I noticed the Beavers have the #41 class and a 3-star average. They're also still in the mix for a handful of 4-stars.
"Difficult" is a relative thing. People will bring up USC or Florida. Sure, difficult to compete with those schools. But most colleges aren't competing with them. OSU can compete for legit 3-star talent (which is all any school needs to win big). There's no reason they ever couldn't, they just didn't try for 28 years, and the perception morphed into reality.

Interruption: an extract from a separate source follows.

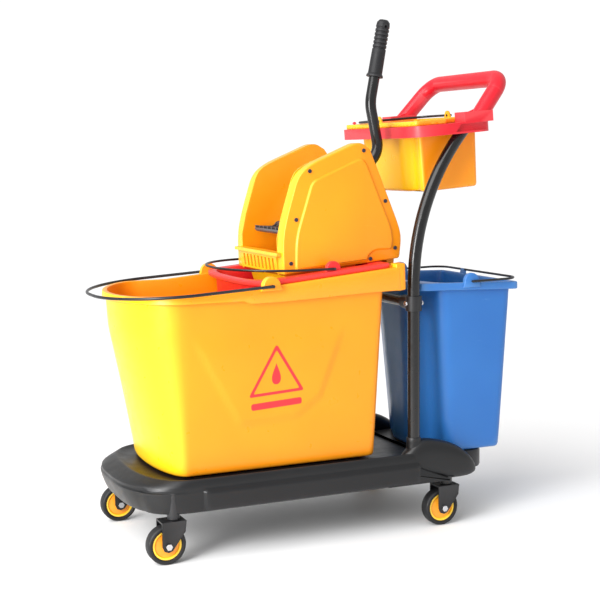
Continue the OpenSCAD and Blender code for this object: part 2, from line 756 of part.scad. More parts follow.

It seems to me that recruiting success is more a function of coach's effort, pitch, and personality than location. On-the-field success can help, but it's not mandatory (i.e. many bad teams sign great classes). Riley made staff changes to target and boost recruiting, and right after that effort the Beavs started signing some of their best classes (2011, 2012, and now 2013). What does this say about the #1 excuse we hear? Do I need to petition Mythbusters, or can we voluntarily put this to rest? Seems like the Pollyannas want to keep it in their back pocket in case there's a bad season down the line. Looking across all OSU sports, I don't see the validity. I just see good recruiters or bad recruiters; staff's who emphasize it, or staffs who don't. The football program's recruiting success (once they improved their effort) just cements the notion.
Now, cue JackBeav to tell me Walt Whitman didn't write that quote.